With new information, they got a hit in the database of missing cases. There was an unidentified woman who had been found along I-85 in South Carolina about the same time Bobby was discovered. A DNA comparison showed she was Bobby's mother, who was from South Korea. Authorities there helped confirm her identity.
Horne spent his last days wrapping up the other cold case, and working the final stretch of the investigation into the killings of Bobby and his mom. Horne spent more than a week in his car driving to interviews, making hundreds of calls, spending each waking minute on finishing before his retirement became official.
Finishing with names and a suspect
Horne said he couldn't talk about the ongoing parts of the case, including whether he had talked to the suspect, who is in federal prison because of another case. The suspect has not been identified by authorities nor charged in the killings.
Horne sounded exuberant but also exhausted, like a marathoner who just crossed the line.

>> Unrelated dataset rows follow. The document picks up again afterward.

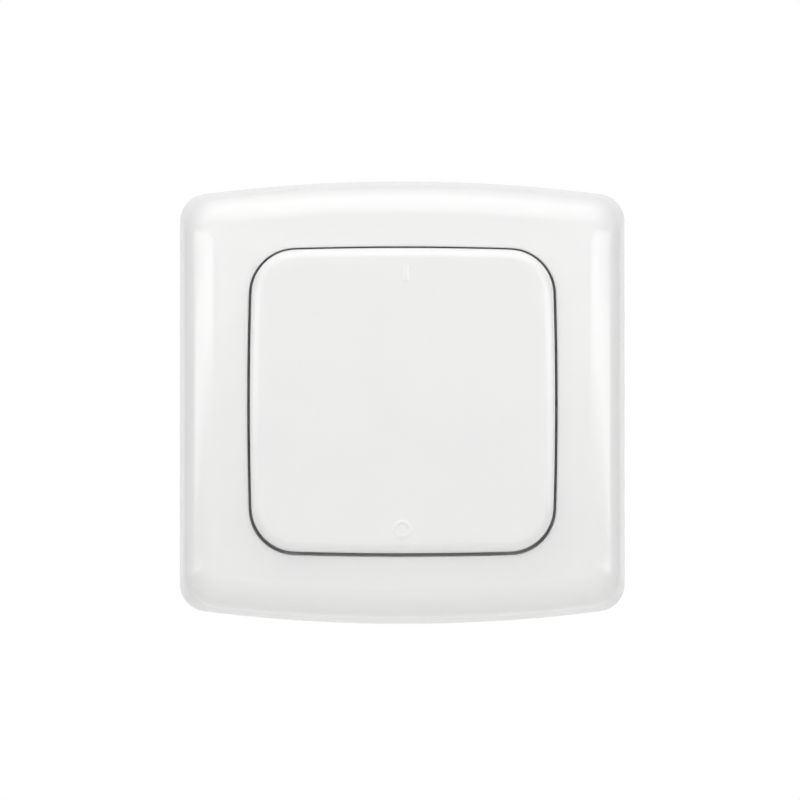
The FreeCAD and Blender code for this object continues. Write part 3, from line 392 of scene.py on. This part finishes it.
# Rocker
# The large key is one moulding of the same ABS: a slightly domed cap with a skirt and a soft edge,
# a raised bar and ring for on and off, and behind it ribs and four legs that snap on the carrier.
ROCKER_HALF, ROCKER_CORNER, ROCKER_WALL = 27.1, 7.95, 1.5
ROCKER_PLAY = 0.15                          # it sits this much above the middle of its window
ROCKER_FOOT, ROCKER_INSIDE, ROCKER_RIM = 9.683, 13.483, 15.083
ROCKER_EDGE, ROCKER_DOME = 1.9, 900.0
SKIRT_HEIGHTS = (ROCKER_FOOT, ROCKER_FOOT + 0.3, ROCKER_FOOT + 1.8)
CAP_SHARES = (0.94, 0.86, 0.76, 0.64, 0.5, 0.35, 0.2, 0.08)  # rows of points from the edge inwards
CEILING_SHARE = 0.3
rocker_top = ROCKER_RIM + ROCKER_DOME - math.sqrt(ROCKER_DOME ** 2 - ROCKER_HALF ** 2)
rocker_face = dome(ROCKER_DOME, rocker_top)
key_line = outline(ROCKER_HALF, ROCKER_HALF, WINDOW_BOW, WINDOW_BOW, ROCKER_CORNER)
shoulders = [shoulder(p, n, 0, ROCKER_EDGE, rocker_face) for p, n in key_line]
hollow = [p - n * ROCKER_WALL for p, n in key_line]
rings = [[(p.x * CEILING_SHARE, p.y * CEILING_SHARE, ROCKER_INSIDE) for p in hollow],
         [(p.x, p.y, ROCKER_INSIDE) for p in hollow], [(p.x, p.y, ROCKER_FOOT) for p in hollow]]
for height in SKIRT_HEIGHTS:
    rings.append([(p.x, p.y, height) for p, n in key_line])
for step in range(len(shoulders[0])):
    rings.append([s[step] for s in shoulders])
for share in CAP_SHARES:
    ring = []
    for s in shoulders:
        flat = Vector(s[-1][:2]) * share
        ring.append((flat.x, flat.y, rocker_face(flat)))
    rings.append(ring)
key = turned_up(rings, closed=False)
bmesh.ops.translate(key, vec=upright(0, ROCKER_PLAY, 0), verts=key.verts)

MARK_PLACE, MARK_RISE, MARK_SLOPE, MARK_ROOT = 22.7, 0.1, 0.12, 0.02
BAR_SHIFT = 0.6
BAR_HALF_WIDTH, BAR_HALF_HEIGHT, BAR_CORNER = 0.4, 1.5, 0.2
RING_INSIDE, RING_OUTSIDE = 1.0, 1.65


def raised_mark(shape, inside, outside, centre):
    """Adds a raised mark with soft sides between two closed lines of (x, y) points and normals."""
    steps = [(-MARK_SLOPE, -MARK_ROOT), (-MARK_SLOPE / 2, MARK_RISE * 0.1), (0, MARK_RISE * 0.4),
             (MARK_SLOPE / 2, MARK_RISE * 0.8), (MARK_SLOPE, MARK_RISE)]
    lines = [[(p - n * d, h) for p, n in outside] for d, h in steps]
    if inside:
        lines += [[(p + n * d, h) for p, n in inside] for d, h in reversed(steps)]
    rows = []
    for line in lines:
        row = []
        for p, h in line:
            flat = p + centre
            row.append(shape.verts.new(upright(flat.x, flat.y, rocker_face(flat) + h)))
        rows.append(row)
    for low, high in zip(rows, rows[1:]):
        bridge(shape, low, high)
    if not inside:
        shape.faces.new(rows[-1])


def circle(radius, steps=64):
    """Points and outward normals round a circle."""
    turns = [2 * math.pi * i / steps for i in range(steps)]
    normals = [Vector((math.cos(t), math.sin(t))) for t in turns]
    return [(normal * radius, normal) for normal in normals]


bar = outline(BAR_HALF_WIDTH, BAR_HALF_HEIGHT, 0, 0, BAR_CORNER, along=4, round_steps=5)
raised_mark(key, None, bar, Vector((BAR_SHIFT, MARK_PLACE)))
raised_mark(key, circle(RING_INSIDE), circle(RING_OUTSIDE), Vector((0, -MARK_PLACE)))
LEG_INSIDE, LEG_OUTSIDE, LEG_PLACE, LEG_HALF, LEG_FOOT = 21.52, 22.52, 11, 2.8, 10.13
BEAM_PLACE, BEAM_HALF, BEAM_NEAR, BEAM_FAR, BEAM_FOOT = 6, 0.45, 12.05, 21.6, 12.23
LEG_ROOT = 14.0                             # legs and ribs end inside the thickness of the cap
for x in (-1, 1):
    for y in (-1, 1):
        add_block(key, (x * LEG_INSIDE, y * LEG_PLACE - LEG_HALF, LEG_FOOT),
                  (x * LEG_OUTSIDE, y * LEG_PLACE + LEG_HALF, LEG_ROOT))
        add_block(key, (x * BEAM_PLACE - BEAM_HALF, y * BEAM_NEAR, BEAM_FOOT),
                  (x * BEAM_PLACE + BEAM_HALF, y * BEAM_FAR, LEG_ROOT))
finish_piece(key, "rocker_key", abs_gloss, "rocker", "cover_plastic", "rocker")

# Wall plate, module case and carrier
# The hidden mouldings are matt ABS in white and light grey, and the seesaw carrier is smooth acetal.
# A spark-eroded mould gives the matt ones their fine even grain.
PATCH_MM = 8.333


def moulded(name, dark, light, low_gloss, high_gloss, grain_mm, depth_mm):
    """A moulded plastic: two close tones in soft patches, and a fine grain from the mould."""
    made = bpy.data.materials.new(name)
    made.use_nodes = True
    tree = made.node_tree
    tree.nodes.clear()
    place = add(tree, "ShaderNodeTexCoord").outputs["Object"]
    patches = add(tree, "ShaderNodeTexNoise", {"Vector": place}, Scale=1000 / PATCH_MM, Detail=3.0)
    tone = add(tree, "ShaderNodeMix", {"Factor": patches.outputs["Fac"]}, data_type="RGBA",
               A=linear(dark), B=linear(light))
    grain = add(tree, "ShaderNodeTexNoise", {"Vector": place}, Scale=1000 / grain_mm, Detail=4.0)
    gloss = add(tree, "ShaderNodeMapRange", {"Value": grain.outputs["Fac"]}, To_Min=low_gloss,
                To_Max=high_gloss)
    relief = add(tree, "ShaderNodeBump", {"Height": grain.outputs["Fac"]}, Strength=0.5,
                 Distance=depth_mm / 1000)
    body = add(tree, "ShaderNodeBsdfPrincipled",
               {"Base Color": tone.outputs["Result"], "Roughness": gloss.outputs["Result"],
                "Normal": relief.outputs["Normal"]}, IOR=1.52)
    add(tree, "ShaderNodeOutputMaterial", {0: body.outputs[0]})
    return made


def dress(material, *names):
    """Gives pieces that are shown as built their material."""
    for name in names:
        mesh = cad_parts[name].data
        mesh.materials.clear()
        mesh.materials.append(material)


# Matt ABS, white for the plate and light grey for the case: an even surface without highlights.
dress(moulded("white_abs_matt", "#E2E2E0", "#E9E9E7", 0.5, 0.62, 0.35, 0.02), "wall_plate")
dress(moulded("grey_abs_matt", "#CFD1D3", "#D7D9DA", 0.5, 0.64, 0.35, 0.02), "module_base", "module_cover")
# Natural acetal: slightly creamy and waxy, with broad soft highlights.
dress(moulded("white_acetal", "#E6E6E2", "#EDEDEA", 0.32, 0.42, 0.6, 0.01), "rocker_carrier", "push_pin_on",
      "push_pin_off")
# Moulded silicone: milky and dull.
dress(moulded("white_silicone", "#DEDDD8", "#E8E7E3", 0.6, 0.72, 0.5, 0.01), "tact_actuator_on",
      "tact_actuator_off")

# Circuit board and what is soldered on it
# A green lacquered glass-fibre board carries two low switches, the chip, its frequency can, the wound
# aerial and a few small parts. The lacquer is smooth, the moulded cases of the parts are dull.
dress(moulded("green_solder_lacquer", "#0B4A26", "#12592F", 0.3, 0.42, 0.5, 0.02), "circuit_board")
dress(moulded("black_moulding_compound", "#1B1B1C", "#242425", 0.5, 0.62, 0.2, 0.02), "tact_switch_on",
      "tact_switch_off", "controller_chip")
dress(moulded("yellow_capacitor_case", "#C98F22", "#D69C2C", 0.42, 0.52, 0.3, 0.01), "tantalum_capacitor")
dress(moulded("fired_ceramic", "#9C8468", "#AD957A", 0.45, 0.6, 0.2, 0.01), "chip_resistors")

# Metal pieces
# Nickel-plated steel for the cell, its contacts and the frequency can, drawn wire for the springs,
# zinc on the screws and enamelled copper on the aerial.
LINE_LENGTH_MM, LINE_DEPTH_MM = 16.667, 0.01


def metal(name, dark, light, low_gloss, high_gloss, line_mm):
    """A plated or drawn metal with fine lines left by rolling or drawing."""
    made = bpy.data.materials.new(name)
    made.use_nodes = True
    tree = made.node_tree
    tree.nodes.clear()
    place = add(tree, "ShaderNodeTexCoord").outputs["Object"]
    stretched = add(tree, "ShaderNodeMapping", {"Vector": place},
                    Scale=(1000 / LINE_LENGTH_MM, 1000 / line_mm, 1000 / line_mm))
    lines = add(tree, "ShaderNodeTexNoise", {"Vector": stretched.outputs["Vector"]}, Scale=1.0, Detail=4.0)
    tone = add(tree, "ShaderNodeMix", {"Factor": lines.outputs["Fac"]}, data_type="RGBA",
               A=linear(dark), B=linear(light))
    gloss = add(tree, "ShaderNodeMapRange", {"Value": lines.outputs["Fac"]}, To_Min=low_gloss,
                To_Max=high_gloss)
    relief = add(tree, "ShaderNodeBump", {"Height": lines.outputs["Fac"]}, Strength=0.3,
                 Distance=LINE_DEPTH_MM / 1000)
    body = add(tree, "ShaderNodeBsdfPrincipled",
               {"Base Color": tone.outputs["Result"], "Roughness": gloss.outputs["Result"],
                "Normal": relief.outputs["Normal"]}, Metallic=1.0)
    add(tree, "ShaderNodeOutputMaterial", {0: body.outputs[0]})
    return made


# Nickel plate: warm and bright, with fine lines from the rolled sheet under it.
dress(metal("nickel_plated_steel", "#B9B8B4", "#CFCECA", 0.22, 0.34, 0.2), "battery",
      "battery_contact_negative", "battery_contact_positive", "saw_resonator")
# Bare drawn wire and zinc plate: greyer and duller than nickel.
dress(metal("spring_wire", "#9A9A9C", "#B0B0B2", 0.28, 0.4, 0.1), "return_spring_on", "return_spring_off")
dress(metal("zinc_plated_steel", "#A8ABAE", "#BDC0C3", 0.3, 0.42, 0.2), "module_screws")
# Copper under clear enamel: reddish, and smooth.
dress(metal("enamelled_copper", "#B06A3C", "#C67C49", 0.25, 0.35, 0.15), "antenna_coil")
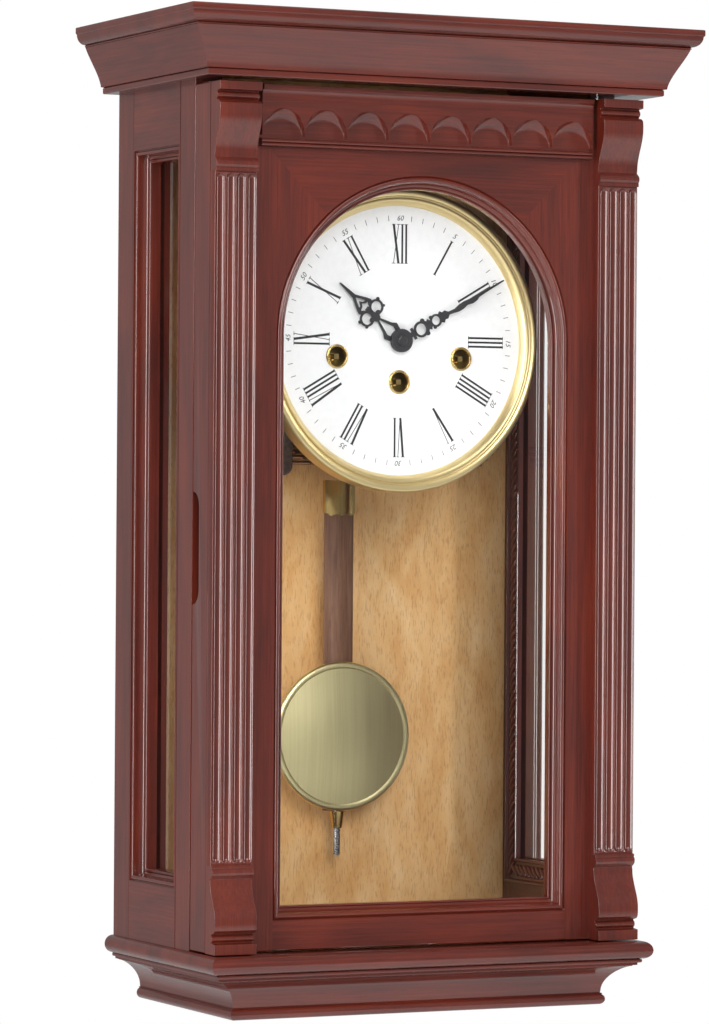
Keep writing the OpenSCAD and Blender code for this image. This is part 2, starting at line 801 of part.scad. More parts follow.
module door_bottom_rail() color("firebrick")
    box([-arch_r, -door_face, door_bottom], [arch_r, -door_back, arch_low]);

// The part of the door front that one length of the arched mouldings belongs to
module run_region(r) {
    reach = 40;
    corner = [arch_r, arch_low];
    if (r == "right") polygon([
        [corner[0] + 1, corner[1] - 1 + glue], [corner[0] - reach, corner[1] + reach + glue],
        [corner[0] - reach, dial_z], [corner[0] + 1, dial_z]
    ]);
    if (r == "left") mirror([1, 0]) run_region("right");
    if (r == "bottom") polygon([
        [-corner[0] - 1, corner[1] - 1], [corner[0] + 1, corner[1] - 1],
        [corner[0] - reach, corner[1] + reach], [-corner[0] + reach, corner[1] + reach]
    ]);
    if (r == "arch") translate([-arch_r - 1, dial_z + glue]) square([2 * arch_r + 2, arch_r + 1]);
}

// Stepped moulding in four lengths: two legs, the bottom and the arch itself
module arch_moulding() color("firebrick") for (r = run_names) {
    step_in = [0, 0.45 * arch_moulding_w, 0.8 * arch_moulding_w, arch_moulding_w];
    step_t = [arch_moulding_t, 6.5, 3];
    for (k = [0 : 2]) face_on(door_face - arch_moulding_t, step_t[k]) intersection() {
        difference() {
            arch_outline(arch_r - step_in[k], arch_low + step_in[k]);
            arch_outline(arch_r - step_in[k + 1], arch_low + step_in[k + 1]);
        }
        run_region(r);
    }
}

module door_glass() color("lightcyan", 0.4) face_on(glass_back, door_glass_t)
    arch_outline(arch_r - glass_clear, arch_low + glass_clear);

module glass_beads() color("firebrick") for (r = run_names)
    face_on(glass_back - glass_bead_t, glass_bead_t) intersection() {
        difference() {
            arch_outline(arch_r, arch_low);
            arch_outline(arch_r - glass_bead_w, arch_low + glass_bead_w);
        }
        run_region(r);
    }

// Strip with a row of arches cut in two steps, and a bead along its foot
module frieze() color("firebrick") difference() {
    arch_r_front = frieze_pitch / 2 - 0.4;
    bed = frieze_top - frieze_h + frieze_bead;
    box([-frieze_half, -door_face - frieze_t, frieze_top - frieze_h], [frieze_half, -door_face, frieze_top]);
    for (k = [0 : frieze_n - 1], deep = [0, 1])
        face_on(door_face + 2.6 + (1 - deep) * 2.7, frieze_t) intersection() {
            translate([(k + 0.5 - frieze_n / 2) * frieze_pitch, frieze_top - 14 - arch_r_front - deep * 6])
                circle(r = arch_r_front);
            translate([-frieze_half, bed]) square([2 * frieze_half, frieze_h]);
        }
}

// Points [depth, height] along a smooth S from depth p0 to depth p1
function sweep(p0, p1, z0, z1, n) = [
    for (k = [0 : n]) let (t = k / n) [p0 + (p1 - p0) * (1 - cos(180 * t)) / 2, z0 + (z1 - z0) * t]
];

// Moulded block across a pilaster's width, drawn with its outline in depth and height
module pilaster_block(outline) both_sides()
    translate([case_w / 2 - pilaster_w, 0, 0]) rotate([90, 0, 90]) linear_extrude(pilaster_w)
        polygon([for (p = outline) [-door_face - p[0], p[1]]]);

module pilaster_shafts() color("firebrick") both_sides() difference() {
    x0 = case_w / 2 - pilaster_w;
    box([x0, -door_face - shaft_t, shaft_low], [case_w / 2, -door_face, shaft_top]);
    pitch = pilaster_w / flute_n;
    for (k = [0 : flute_n - 1]) translate([x0 + (k + 0.5) * pitch, -door_face - shaft_t - 1, 0]) {
        z0 = shaft_low + flute_r + 1;
        z1 = shaft_top - flute_r - 1;
        translate([0, 0, z0]) cylinder(r = flute_r, h = z1 - z0);
        for (z = [z0, z1]) translate([0, 0, z]) sphere(r = flute_r, $fn = 48);
    }
}

module pilaster_capitals() color("firebrick") {
    z = door_top - 0.5;
    pilaster_block(concat(
        [[0, z], [14.1, z], [14.1, z - 5.3], [8.4, z - 5.8], [9.2, z - 6.6], [9.2, z - 9.6], [8, z - 10.6],
            [12.6, z - 11.6], [14.1, z - 14]],
        sweep(14.1, 6.6, z - 18, z - 43.5, 8),
        [[6, z - 45.6], [8.6, z - 46.6], [9.6, z - 48], [9.6, z - 51], [8.6, z - 52],
            [8.6, z - capital_h], [0, z - capital_h]]
    ));
}

module pilaster_bases() color("firebrick") {
    z = door_bottom;
    pilaster_block(concat(
        [[0, z], [14.1, z], [14.1, z + 6.4], [8.6, z + 7], [9.6, z + 8], [9.6, z + 11], [8.6, z + 12],
            [12.6, z + 13], [14.1, z + 15.5]],
        sweep(14.1, 6.6, z + 20, z + 42.5, 8),
        [[6, z + 45.5], [8.6, z + 46.5], [9.6, z + 48], [9.6, z + 50.5], [8.6, z + 52],
            [8.6, z + plinth_h], [0, z + plinth_h]]
    ));
}

module door_hinge_leaves() color("goldenrod") hinge_places()
    hinge_leaf(door_back, door_back + leaf_t, [[15.2, 34.8]]);

// Room in the door for the steel plate that the magnet pulls
module catch_seat() mirror([1, 0, 0])
    rod_y(catch_x, catch_z, catch_r, door_back - 1, door_back + catch_t);

module catch_plate() color("silver") mirror([1, 0, 0])
    rod_y(catch_x, catch_z, catch_r, door_back, door_back + catch_t);

// ---------- pendulum ----------

// Suspension block and spring, lower block, wire leader and hook
module pendulum_leader() color("silver") {
    difference() {
        box([-3, -pend_y - 3.7, anchor_z - 3], [3, -pend_y + 3.7, anchor_z + 3]);
        rod_y(0, anchor_z, 0.8 + run, 0, 100);
    }
    box([-3, -pend_y - 0.15, anchor_z - 17 - eps], [3, -pend_y + 0.15, anchor_z - 3 + eps]);
    box([-3, -pend_y - 2, anchor_z - 23], [3, -pend_y + 2, anchor_z - 17]);
    translate([0, -pend_y, anchor_z - ferrule_drop]) cylinder(r = leader_r, h = ferrule_drop - 23 + eps);
}

// Plan of the stick: flat behind, bowed in front
module stick_plan(grow) intersection() {
    translate([-stick_w / 2 - grow, -pend_y - stick_t / 2 - grow])
        square([stick_w + 2 * grow, stick_t + 2 * grow]);
    translate([0, -pend_y + stick_t / 2 + grow - 14.5]) circle(r = 14.5 + grow, $fn = 120);
    translate([0, -pend_y - stick_t / 2 + 14.5]) circle(r = 14.5 + grow, $fn = 120);
}

module pendulum_ferrule() color("gold") translate([0, 0, anchor_z - ferrule_drop - ferrule_h])
    difference() {
        linear_extrude(ferrule_h) stick_plan(0.7);
        translate([0, 0, -1]) linear_extrude(ferrule_h - 7) stick_plan(0);
    }

module pendulum_stick() color("saddlebrown") difference() {
    translate([0, 0, stick_low]) linear_extrude(stick_top - stick_low) stick_plan(0);
    translate([0, -pend_y, stick_low - 1]) cylinder(r = thread_r, h = 13);
}

module bob() color("khaki") translate([0, 0, bob_z]) rotate([90, 0, 0]) rotate_extrude($fn = 144)
    polygon(concat(
        [[0, stick_front + 0.1], [bob_r - 1, stick_front + 0.1], [bob_r, stick_front + 1.2],
            [bob_r, stick_front + 3], [bob_r - 1.4, stick_front + 4.6], [bob_r - 3.4, stick_front + 4.8],
            [bob_r - 4.4, stick_front + 3.9]],
        [for (k = [1 : 8]) [(bob_r - 4.4) * (1 - k / 8), stick_front + 3.9 + (bob_t - 3.9) * sin(90 * k / 8)]]
    ));

module rating_rod() color("silver") translate([0, -pend_y, stick_low - thread_l])
    cylinder(r = thread_r, h = thread_l + 12);

// Conical nut that carries the bob's weight and sets the rate
module rating_nut() color("gold") translate([0, -pend_y, stick_low - 11.2]) difference() {
    cylinder(r1 = 3.4, r2 = 5.2, h = 10.7);
    translate([0, 0, -1]) cylinder(r = thread_r + run, h = 13);
}

back_panel();
side_frame_left();
side_frame_right();
side_glass();
side_beads();
rope_mouldings();
ceiling_board();
cornice_cap();
cornice_mouldings();
base_board();
base_mouldings();
hanger_plate();
hanger_screws();
catch_magnet();
case_hinge_leaves();
movement_cheeks();
front_plate();
back_plate();
plate_pillars();
suspension_post();
gong_block();
chime_rods();
dial_plate();
dial_bezel();
winding_grommets();
time_barrel();
strike_barrel();
chime_barrel();
time_arbor();
strike_arbor();
chime_arbor();
center_arbor();
minute_hand();
hand_nut();
minute_wheel();
hour_wheel();
hour_hand();
escape_wheel();
anchor_and_crutch();
chime_hammers();
door_stile_left();
door_stile_right();
door_top_rail();
door_bottom_rail();
arch_moulding();
door_glass();
glass_beads();
frieze();
pilaster_shafts();
pilaster_capitals();
pilaster_bases();
door_hinge_leaves();
catch_plate();
pendulum_leader();
pendulum_ferrule();
pendulum_stick();
bob();
rating_rod();
rating_nut();
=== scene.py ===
"""Pendulum wall clock: the looks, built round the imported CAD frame. Sizes are in millimetres."""
import math

import bmesh
import bpy
from mathutils import Euler, Matrix, Vector


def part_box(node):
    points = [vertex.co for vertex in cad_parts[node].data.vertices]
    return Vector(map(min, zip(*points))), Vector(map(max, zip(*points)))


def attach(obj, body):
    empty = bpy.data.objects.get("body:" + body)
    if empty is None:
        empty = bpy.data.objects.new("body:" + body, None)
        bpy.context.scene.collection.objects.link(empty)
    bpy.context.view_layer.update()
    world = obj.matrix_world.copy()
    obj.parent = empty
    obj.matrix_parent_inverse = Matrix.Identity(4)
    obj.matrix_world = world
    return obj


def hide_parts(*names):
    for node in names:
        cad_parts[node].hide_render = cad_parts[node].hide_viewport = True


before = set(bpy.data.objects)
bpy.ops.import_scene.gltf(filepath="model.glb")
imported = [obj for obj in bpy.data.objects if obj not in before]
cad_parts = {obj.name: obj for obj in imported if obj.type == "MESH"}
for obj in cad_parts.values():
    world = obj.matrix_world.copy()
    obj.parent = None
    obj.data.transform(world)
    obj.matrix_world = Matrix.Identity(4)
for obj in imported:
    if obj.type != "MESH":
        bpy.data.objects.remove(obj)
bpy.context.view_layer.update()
MM = 0.001
scene = bpy.context.scene


def span(node):
    """Lowest and highest corner of a CAD node, in millimetres."""
    low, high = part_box(node)
    return low / MM, high / MM


# ---------- places that several pieces share ----------
CAP_LOW, CAP_HIGH = span("cornice_cap")
COVE_LOW, COVE_HIGH = span("cornice_mouldings")
NOSE_LOW, NOSE_HIGH = span("base_board")
FOOT_LOW, FOOT_HIGH = span("base_mouldings")
BODY_LOW, BODY_HIGH = span("side_frame_left")
DOOR_LOW, DOOR_HIGH = span("door_stile_left")
ARCH_LOW, ARCH_HIGH = span("arch_moulding")
DIAL_LOW, DIAL_HIGH = span("dial_bezel")
FACE_Y = DOOR_LOW.y
HALF_W = -BODY_LOW.x
DIAL_Z = (DIAL_LOW.z + DIAL_HIGH.z) / 2
BEZEL_R = DIAL_HIGH.x
DIAL_Y = span("dial_plate")[0].y
ARCH_R = ARCH_HIGH.x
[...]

"You almost want to collapse," he said.
But he had one last job to do, even though he's now just Jim and no longer Maj. Horne. He spent Tuesday talking to the media, telling the story about how he didn't want to give up and noting that thanks to a team effort that involved other investigators, forensic modelers, genealogy experts and DNA labs, he can move on with the rest of his life.
Horne, who has a son born a few years after the killing, isn't quite sure what he's going to do in these next years. His past 20 have been so consumed with working he hasn't really had a chance to look ahead. He knows his wife has a few things on her list.
There is one thing he looks forward to: testifying at a trial for Bobby's killer.